Presently, with the troublesome story of race unfolding before us and no American space free of it, many are already about the work of relentlessly and courageously opposing this narrative. Yet I can’t help but feel that more is required – specifically, that more is needed from white people, like me. What can we do to join with those who are already well practiced in fostering community and coming together to mutually counter oppressive whiteness?
I sense other white people feel this too. I hear many of us asking, what can I do? While I cannot definitively say what another person’s contribution is to make, I know that white people are essential to the work of righting racial wrongs, are critical in rejecting the established narrative of whiteness and are needed to create a new and better story. A place we can start is with trusting that to be white is to be racialized, owning that we have a part to play and sharing our stories with one another.

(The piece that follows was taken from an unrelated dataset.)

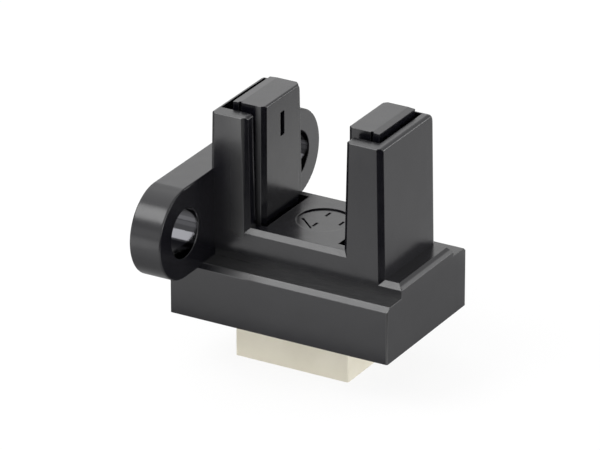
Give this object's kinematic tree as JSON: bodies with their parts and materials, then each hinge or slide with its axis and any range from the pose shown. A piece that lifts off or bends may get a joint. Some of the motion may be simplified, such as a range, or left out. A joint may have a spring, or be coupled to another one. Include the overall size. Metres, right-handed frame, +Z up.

For me, because race is a part of my story that I have not paid meaningful attention to, it is a piece in need of examination. This means that in the day-to-day living of life, I mark the ways whiteness influences me – my perspective-taking, my actions and how I am in relationships. I’ve come to know that the story of who I am is forged in relationship and place. For this reason, I take care to notice what my relationships look like and ask who do I share space with? Because I am differently impacted by whiteness in different places, I take in the spaces that I occupy and continually ask, what do these places tell me about whiteness?
There are many possibilities for our collective narrative of race in the US, we are not held captive so that we can only preserve our current story. Michael White, a narrative therapist wrote, “Where there is violence there is always response and resistance, the acknowledgement of which helps open up alternative story lines.” (2004, p. 47) People who have been marginalized by whiteness have much skill and knowledge in responding to and resisting the violence of white supremacy because their lives and humanity depend on it. In what ways am I acknowledging, honoring and learning from this? How am I responding to and resisting the violence of whiteness? Though in different ways, my life and humanity too depend on it.
White, M. (2004). Working with people who are suffering the consequences of multiple trauma: A narrative perspective. International Journal of Narrative Therapy and Community, (1), 44-75.